__WHAT IS NEEDED__
Your task is to repeat the listing exactly.
───── DATASET ENTRIES ─────
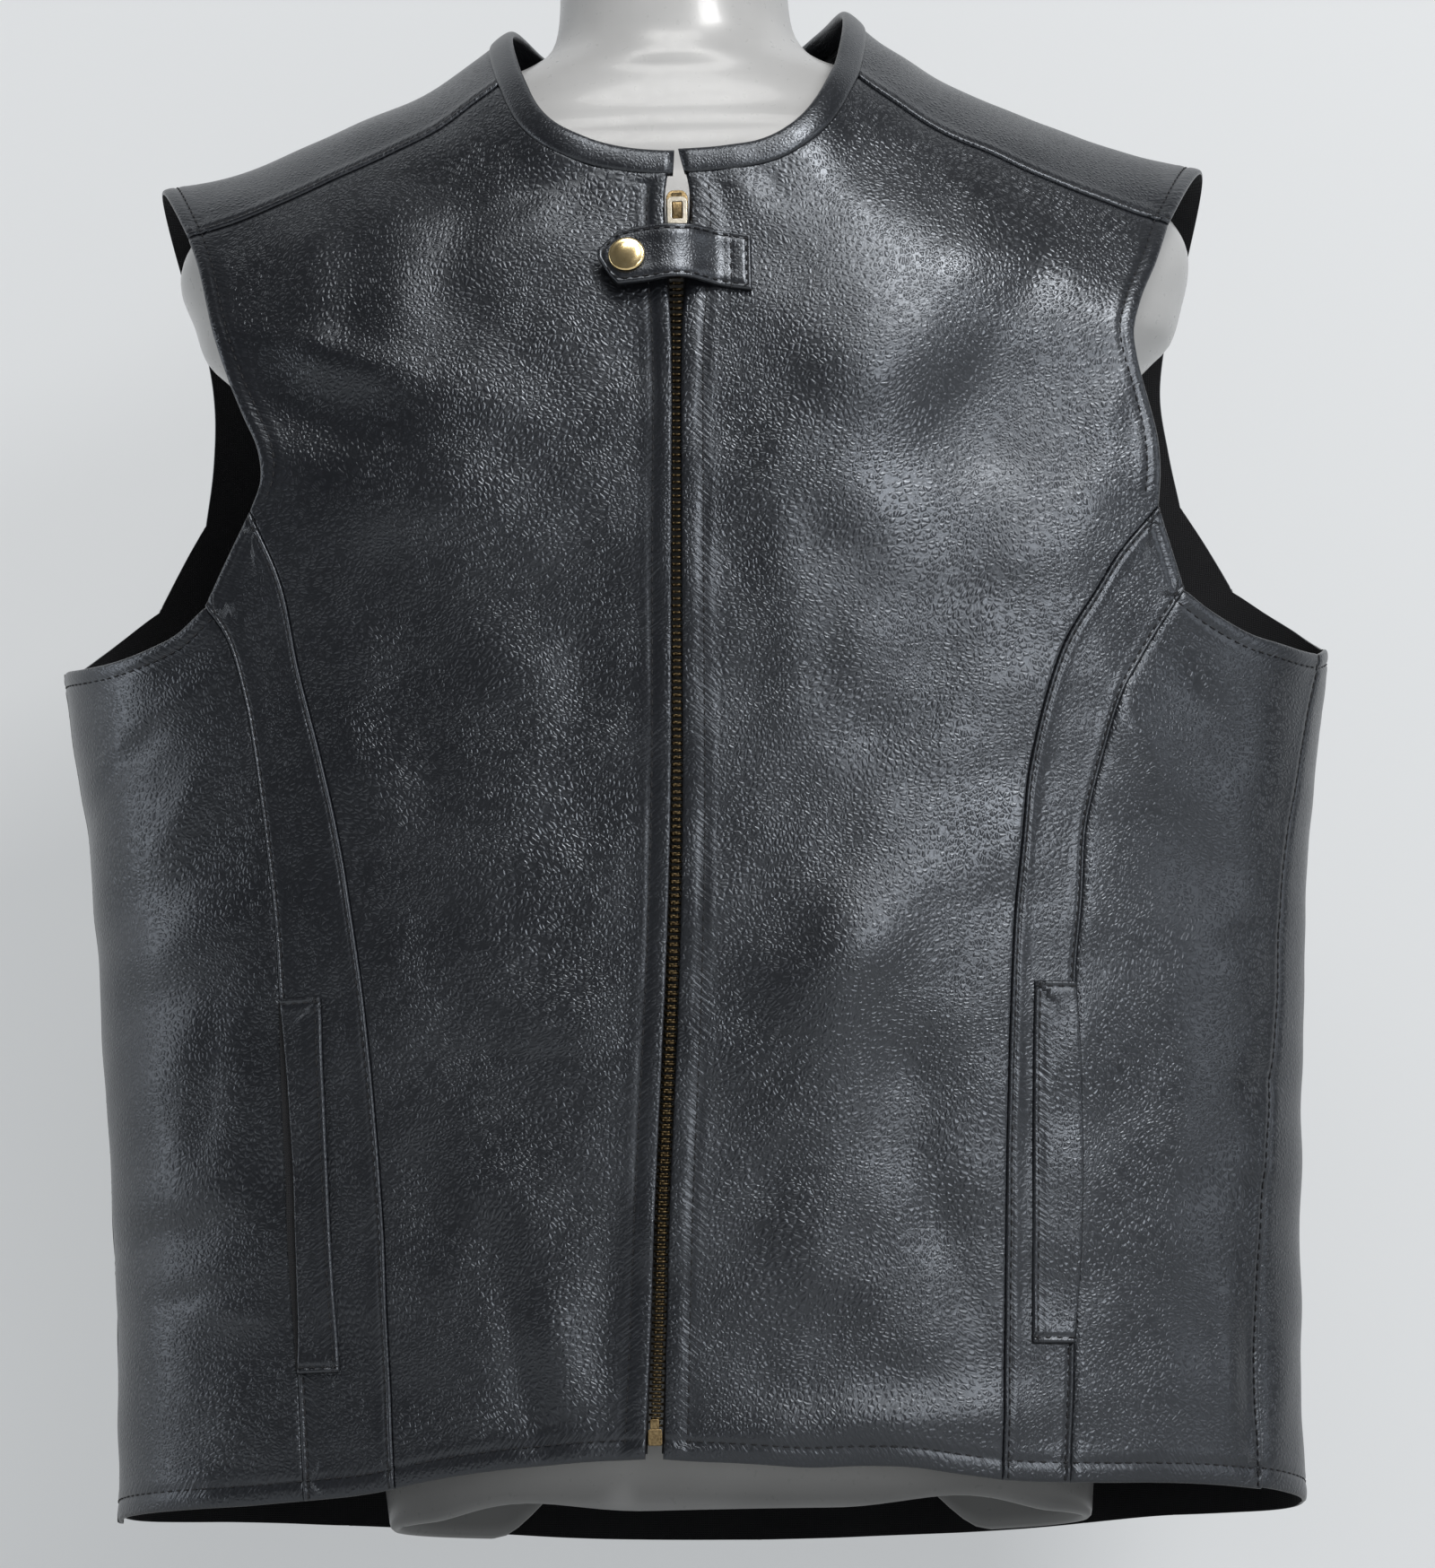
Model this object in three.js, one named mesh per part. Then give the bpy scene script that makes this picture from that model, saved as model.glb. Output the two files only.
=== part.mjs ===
// Black leather vest with a front zip and a snap tab, worn on a white torso form.
// Millimetres, +Z up, front towards -Y, wearer's right on the viewer's left (-X).
// The garment is cut like the real one: every panel is its own wall of leather, bounded by
// its seams, and lies on one shared surface, so that neighbours meet 0.3 mm apart.
import * as THREE from 'three';
import { mergeVertices } from 'three/addons/utils/BufferGeometryUtils.js';

// Driving dimensions
const LEATHER = 1.8;
const SEAM_GAP = 0.3;
const SECTION_POWER = 2.4;
const SHOULDER_ROLL = 130;
const ARC_RADIUS = 190;
const SEAM_ROWS = 20;
const UPPER_ROWS = 8;
const NECK_ROWS = 5;
const YOKE_ROWS = 8;
const PANEL_COLUMNS = 8;
const STRIP_COLUMNS = 3;
const SIDE_COLUMNS = 6;
const BACK_NECK_COLUMNS = 4;
const HEM_PLACES = 6;
const HEM_LEVEL = 6;
const YOKE_FRONT_DROP = { left: 38, right: 44 };
const YOKE_BACK_DROP = 30;
const TAPE_WIDTH = 11;
const TAPE_THICKNESS = 1;
const CHAIN_HALF_WIDTH = 2.6;
const WELT_WIDTH = 17;
const WELT_RISE = 1.5;
const TAB_THICKNESS = 2.4;
const CAP_RADIUS = 7.7;
const CAP_HEIGHT = 2.6;
const CAP_RIM = 0.7;
const CAP_BEVEL = 0.4;
const STUD_RADIUS = 4.5;
const STUD_FOOT = 1.1;
const LAYER_CLEARANCE = 0.15;
const TAPE_BOTTOM = 19;
const TAPE_STEPS = 30;
const CHAIN_STEPS = 40;
const CHAIN_FACE = { front: -0.4, back: -3.1 };
const RETAINER_STEPS = 2;
const FORM_SIDES = 32;
const FORM_WALL = 5;
const FORM_RECESS = 60;
const FORM_POWER = 2.2;
const FORM_CLEARANCE = 0.8;
const ORIGIN_SHIFT = { x: 0.06, y: 10.57 };

// Garment section at each height: half width, depth in front of and behind the shoulder line
const SECTIONS = [
  { z: 0, half: 248.5, front: 96, back: 90 },
  { z: 60, half: 248.5, front: 97, back: 88 },
  { z: 110, half: 250, front: 98.5, back: 87 },
  { z: 160, half: 252.5, front: 100, back: 87.5 },
  { z: 210, half: 255.5, front: 102, back: 89 },
  { z: 250, half: 257.5, front: 103, back: 90.5 },
  { z: 290, half: 260.5, front: 104, back: 92 },
  { z: 320, half: 264.5, front: 105.5, back: 94 },
  { z: 350, half: 269, front: 107, back: 96 },
  { z: 373, half: 271.5, front: 108.5, back: 97.5 },
  { z: 430, half: 274, front: 112, back: 100 },
  { z: 500, half: 274, front: 110.5, back: 99 },
  { z: 580, half: 274, front: 99, back: 96 },
  { z: 700, half: 274, front: 84, back: 88 },
];

// Height of the shoulder line at each distance from the centre
const SHOULDER_LINE = [
  { x: 0, z: 716 }, { x: 45, z: 697 }, { x: 60, z: 676 }, { x: 70, z: 661 }, { x: 80, z: 651 },
  { x: 92, z: 642 }, { x: 110, z: 629.5 }, { x: 130, z: 620.3 }, { x: 160, z: 607 },
  { x: 187, z: 596.5 }, { x: 207, z: 591 }, { x: 240, z: 585 },
];

// Lower edge of the body, front and back
const HEM_FRONT = [
  { x: -260, z: 8 }, { x: -246, z: 5.5 }, { x: -197, z: 4 }, { x: -168, z: 4.4 }, { x: -140, z: 6 },
  { x: -107, z: 11.5 }, { x: -70, z: 15 }, { x: -20, z: 16.5 }, { x: 39, z: 12 }, { x: 75, z: 12.2 },
  { x: 118, z: 6.5 }, { x: 148, z: 5.5 }, { x: 205, z: 6 }, { x: 260, z: 4 },
];
const HEM_BACK = [
  { x: -260, z: 8 }, { x: -207, z: 11.5 }, { x: -157, z: 11 }, { x: -124, z: 9.5 }, { x: -55, z: 5 },
  { x: 21, z: 3 }, { x: 66, z: 3.4 }, { x: 132, z: 4.6 }, { x: 160, z: 6 }, { x: 198, z: 7.4 },
  { x: 260, z: 4 },
];

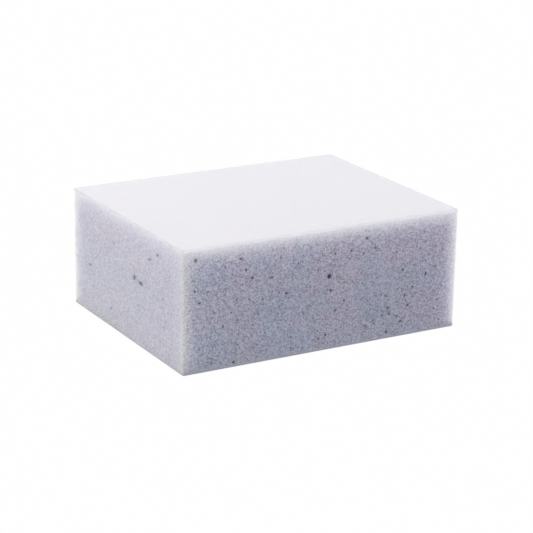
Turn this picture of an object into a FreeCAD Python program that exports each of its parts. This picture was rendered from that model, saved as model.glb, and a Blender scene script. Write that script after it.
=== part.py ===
import FreeCAD, Part
import os

import Sketcher

# A small nail buffer block: a soft foam core with an abrasive facing bonded to its top and another to
# its bottom. Each facing is a stack of three layers, from the foam outwards: a glue film, a paper
# backing and a coat of fine grit. All the layers are cut in one go, so they share one outline.
#
# The frame: the origin is at the centre of the bottom face, +X runs along the length, +Y along the
# depth and +Z up. Lengths are in millimetres.

DRIVING_SIZES = [
    ("block_length", "31.75", "outline along X"),
    ("block_depth", "25.0", "outline along Y"),
    ("corner_radius", "0.2", "rounding of the four upright corners"),
    ("foam_thickness", "12.2", "foam core, facings left out"),
    ("adhesive_thickness", "0.05", "one glue film"),
    ("backing_thickness", "0.12", "one paper backing"),
    ("grit_thickness", "0.08", "one coat of grit with its resin"),
]

# The stack from the floor up: each layer's name and the alias of its thickness.
LAYERS = [
    ("bottom_grit_coat", "grit_thickness"),
    ("bottom_backing_sheet", "backing_thickness"),
    ("bottom_adhesive_film", "adhesive_thickness"),
    ("foam_core", "foam_thickness"),
    ("top_adhesive_film", "adhesive_thickness"),
    ("top_backing_sheet", "backing_thickness"),
    ("top_grit_coat", "grit_thickness"),
]

UPRIGHT_EDGES = 4
SMALLEST_GAP = 1e-4  # two coordinates closer than this are the same


def make_sheet(doc):
    """The driving dimensions, one to a row, each with its alias."""
    sheet = doc.addObject("Spreadsheet::Sheet", "sizes")
    for row, (alias, value, meaning) in enumerate(DRIVING_SIZES, start=1):
        sheet.set(f"A{row}", meaning)
        sheet.set(f"B{row}", value)
        sheet.setAlias(f"B{row}", alias)
    doc.recompute()
    return sheet


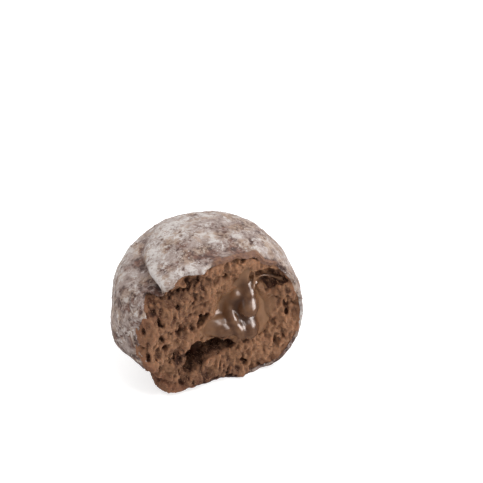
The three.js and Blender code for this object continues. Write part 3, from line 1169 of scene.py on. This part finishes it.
─────
__CORRECT ANSWER__
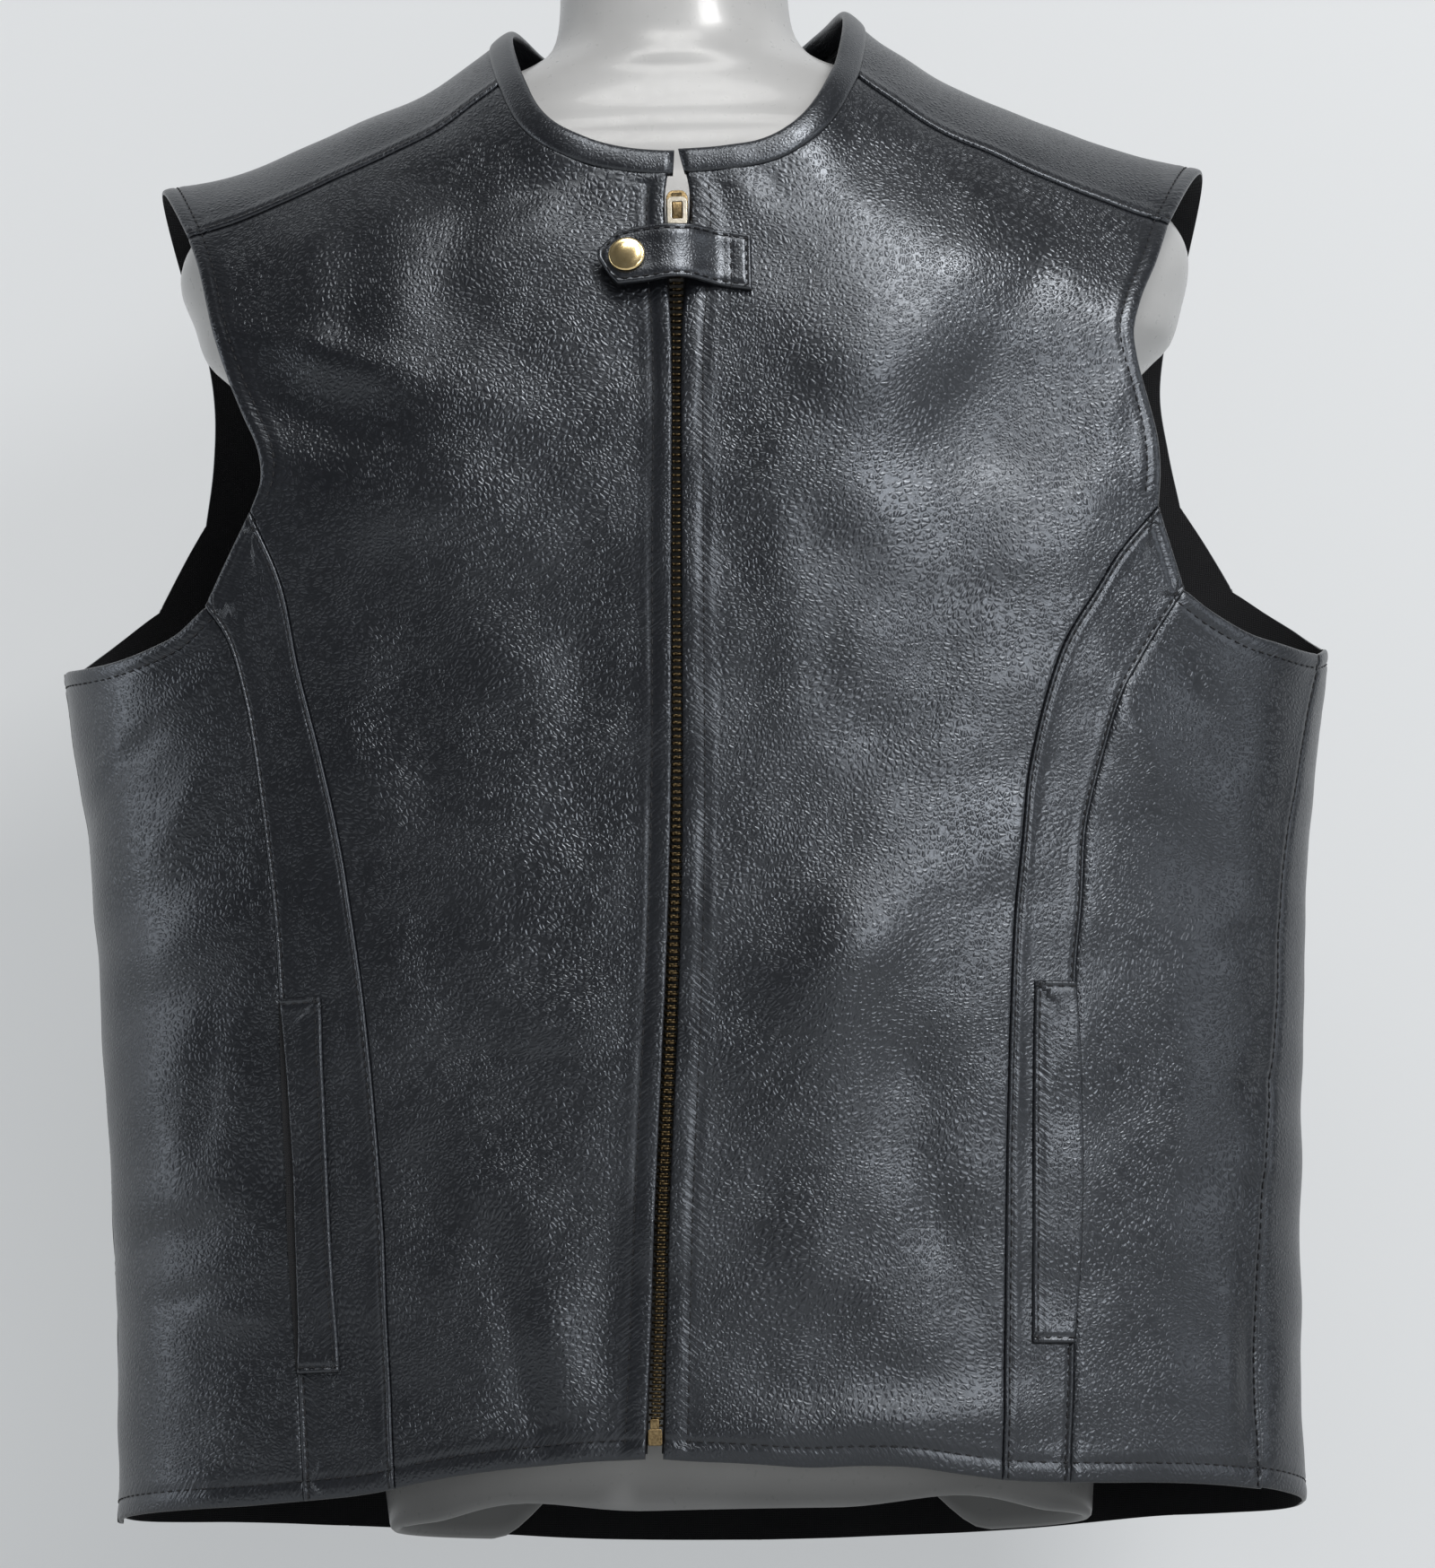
Model this object in three.js, one named mesh per part. Then give the bpy scene script that makes this picture from that model, saved as model.glb. Output the two files only.
=== part.mjs ===
// Black leather vest with a front zip and a snap tab, worn on a white torso form.
// Millimetres, +Z up, front towards -Y, wearer's right on the viewer's left (-X).
// The garment is cut like the real one: every panel is its own wall of leather, bounded by
// its seams, and lies on one shared surface, so that neighbours meet 0.3 mm apart.
import * as THREE from 'three';
import { mergeVertices } from 'three/addons/utils/BufferGeometryUtils.js';

// Driving dimensions
const LEATHER = 1.8;
const SEAM_GAP = 0.3;
const SECTION_POWER = 2.4;
const SHOULDER_ROLL = 130;
const ARC_RADIUS = 190;
const SEAM_ROWS = 20;
const UPPER_ROWS = 8;
const NECK_ROWS = 5;
const YOKE_ROWS = 8;
const PANEL_COLUMNS = 8;
const STRIP_COLUMNS = 3;
const SIDE_COLUMNS = 6;
const BACK_NECK_COLUMNS = 4;
const HEM_PLACES = 6;
const HEM_LEVEL = 6;
const YOKE_FRONT_DROP = { left: 38, right: 44 };
const YOKE_BACK_DROP = 30;
const TAPE_WIDTH = 11;
const TAPE_THICKNESS = 1;
const CHAIN_HALF_WIDTH = 2.6;
const WELT_WIDTH = 17;
const WELT_RISE = 1.5;
const TAB_THICKNESS = 2.4;
const CAP_RADIUS = 7.7;
const CAP_HEIGHT = 2.6;
const CAP_RIM = 0.7;
const CAP_BEVEL = 0.4;
const STUD_RADIUS = 4.5;
const STUD_FOOT = 1.1;
const LAYER_CLEARANCE = 0.15;
const TAPE_BOTTOM = 19;
const TAPE_STEPS = 30;
const CHAIN_STEPS = 40;
const CHAIN_FACE = { front: -0.4, back: -3.1 };
const RETAINER_STEPS = 2;
const FORM_SIDES = 32;
const FORM_WALL = 5;
const FORM_RECESS = 60;
const FORM_POWER = 2.2;
const FORM_CLEARANCE = 0.8;
const ORIGIN_SHIFT = { x: 0.06, y: 10.57 };

// Garment section at each height: half width, depth in front of and behind the shoulder line
const SECTIONS = [
  { z: 0, half: 248.5, front: 96, back: 90 },
  { z: 60, half: 248.5, front: 97, back: 88 },
  { z: 110, half: 250, front: 98.5, back: 87 },
  { z: 160, half: 252.5, front: 100, back: 87.5 },
  { z: 210, half: 255.5, front: 102, back: 89 },
  { z: 250, half: 257.5, front: 103, back: 90.5 },
  { z: 290, half: 260.5, front: 104, back: 92 },
  { z: 320, half: 264.5, front: 105.5, back: 94 },
  { z: 350, half: 269, front: 107, back: 96 },
  { z: 373, half: 271.5, front: 108.5, back: 97.5 },
  { z: 430, half: 274, front: 112, back: 100 },
  { z: 500, half: 274, front: 110.5, back: 99 },
  { z: 580, half: 274, front: 99, back: 96 },
  { z: 700, half: 274, front: 84, back: 88 },
];

// Height of the shoulder line at each distance from the centre
const SHOULDER_LINE = [
  { x: 0, z: 716 }, { x: 45, z: 697 }, { x: 60, z: 676 }, { x: 70, z: 661 }, { x: 80, z: 651 },
  { x: 92, z: 642 }, { x: 110, z: 629.5 }, { x: 130, z: 620.3 }, { x: 160, z: 607 },
  { x: 187, z: 596.5 }, { x: 207, z: 591 }, { x: 240, z: 585 },
];

// Lower edge of the body, front and back
const HEM_FRONT = [
  { x: -260, z: 8 }, { x: -246, z: 5.5 }, { x: -197, z: 4 }, { x: -168, z: 4.4 }, { x: -140, z: 6 },
  { x: -107, z: 11.5 }, { x: -70, z: 15 }, { x: -20, z: 16.5 }, { x: 39, z: 12 }, { x: 75, z: 12.2 },
  { x: 118, z: 6.5 }, { x: 148, z: 5.5 }, { x: 205, z: 6 }, { x: 260, z: 4 },
];
const HEM_BACK = [
  { x: -260, z: 8 }, { x: -207, z: 11.5 }, { x: -157, z: 11 }, { x: -124, z: 9.5 }, { x: -55, z: 5 },
  { x: 21, z: 3 }, { x: 66, z: 3.4 }, { x: 132, z: 4.6 }, { x: 160, z: 6 }, { x: 198, z: 7.4 },
  { x: 260, z: 4 },
];

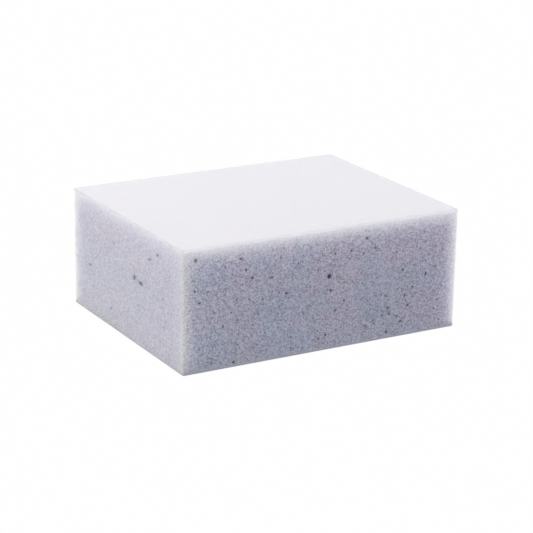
Turn this picture of an object into a FreeCAD Python program that exports each of its parts. This picture was rendered from that model, saved as model.glb, and a Blender scene script. Write that script after it.
=== part.py ===
import FreeCAD, Part
import os

import Sketcher

# A small nail buffer block: a soft foam core with an abrasive facing bonded to its top and another to
# its bottom. Each facing is a stack of three layers, from the foam outwards: a glue film, a paper
# backing and a coat of fine grit. All the layers are cut in one go, so they share one outline.
#
# The frame: the origin is at the centre of the bottom face, +X runs along the length, +Y along the
# depth and +Z up. Lengths are in millimetres.

DRIVING_SIZES = [
    ("block_length", "31.75", "outline along X"),
    ("block_depth", "25.0", "outline along Y"),
    ("corner_radius", "0.2", "rounding of the four upright corners"),
    ("foam_thickness", "12.2", "foam core, facings left out"),
    ("adhesive_thickness", "0.05", "one glue film"),
    ("backing_thickness", "0.12", "one paper backing"),
    ("grit_thickness", "0.08", "one coat of grit with its resin"),
]

# The stack from the floor up: each layer's name and the alias of its thickness.
LAYERS = [
    ("bottom_grit_coat", "grit_thickness"),
    ("bottom_backing_sheet", "backing_thickness"),
    ("bottom_adhesive_film", "adhesive_thickness"),
    ("foam_core", "foam_thickness"),
    ("top_adhesive_film", "adhesive_thickness"),
    ("top_backing_sheet", "backing_thickness"),
    ("top_grit_coat", "grit_thickness"),
]

UPRIGHT_EDGES = 4
SMALLEST_GAP = 1e-4  # two coordinates closer than this are the same


def make_sheet(doc):
    """The driving dimensions, one to a row, each with its alias."""
    sheet = doc.addObject("Spreadsheet::Sheet", "sizes")
    for row, (alias, value, meaning) in enumerate(DRIVING_SIZES, start=1):
        sheet.set(f"A{row}", meaning)
        sheet.set(f"B{row}", value)
        sheet.setAlias(f"B{row}", alias)
    doc.recompute()
    return sheet


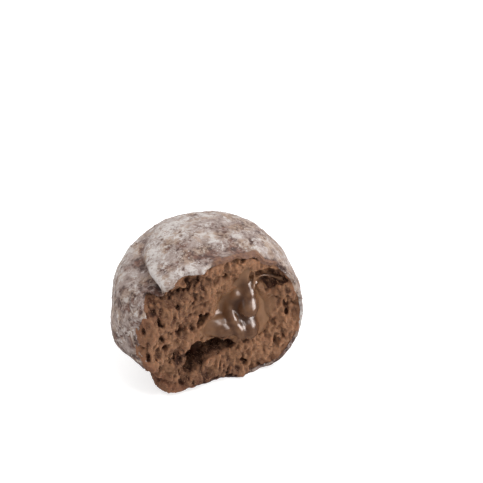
The three.js and Blender code for this object continues. Write part 3, from line 1169 of scene.py on. This part finishes it.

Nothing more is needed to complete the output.